Sabudana kanji is a gentle and easily digestible option for many babies. Here's a simple recipe:
Ingredients:
1) Sabudana (sago)
2) Water
3) Breastmilk or formula (optional)
Instructions:
Soak the Sabudana: Wash 2-3 tablespoons of sabudana thoroughly. Soak it in clean water for 3-4 hours or until it becomes soft and translucent.
Cook the Sabudana: Drain the soaked sabudana. Add it to a pot with fresh water. The water-to-sabudana ratio should be about 3:1.
For a smoother texture, you can cook it in a pressure cooker for a few whistles.
For a softer method, cook it in a regular pot until the sabudana is completely cooked and soft.
Thicken or Dilute: Once cooked, let the kanji cool down completely. You can:
Thicken: For babies who prefer a thicker consistency, cook the kanji with less water or mash it slightly.

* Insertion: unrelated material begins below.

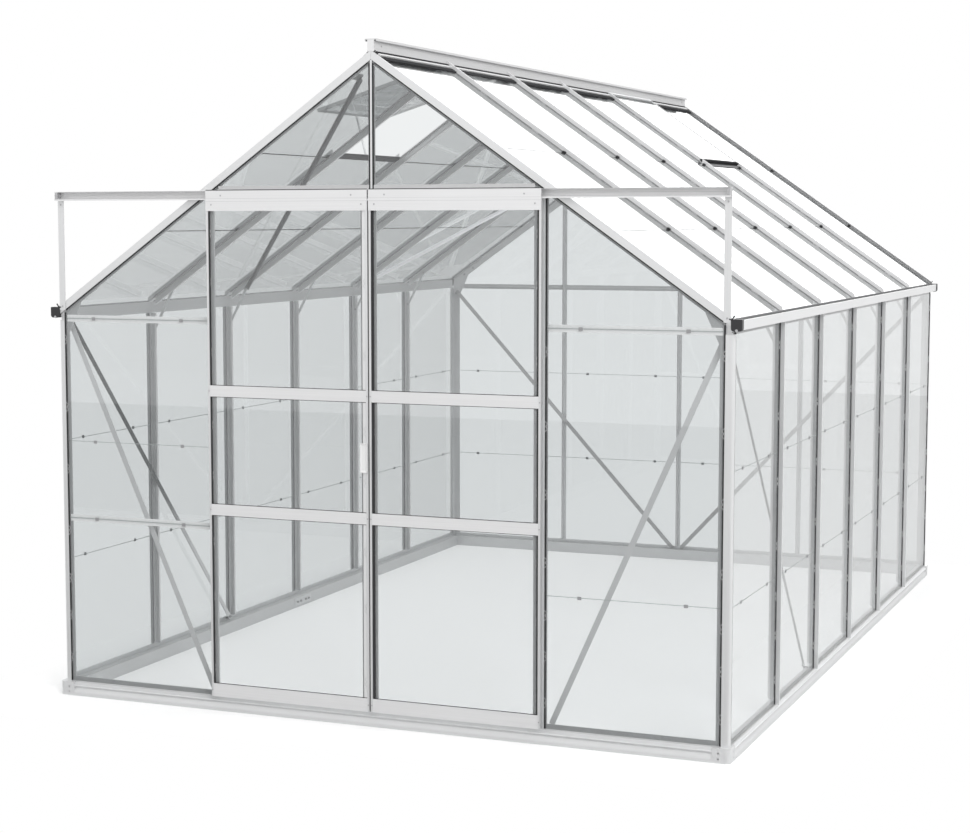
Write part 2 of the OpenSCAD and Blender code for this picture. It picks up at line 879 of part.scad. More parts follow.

Dilute: For babies who prefer a thinner consistency, add breastmilk or formula to dilute the kanji.
Sweeten (optional): If your baby is used to sweet flavors, you can add a tiny amount of breastmilk or formula for sweetness. Avoid adding sugar directly, as it's not recommended for babies.
Serving Suggestions:
Introduce sabudana kanji gradually, starting with small amounts.
Monitor your baby for any allergic reactions or digestive issues.
Always serve the kanji at lukewarm temperature.
Remember: Every baby is different. It's essential to observe your baby's cues and adjust the recipe accordingly. If you have any concerns, consult your pediatrician.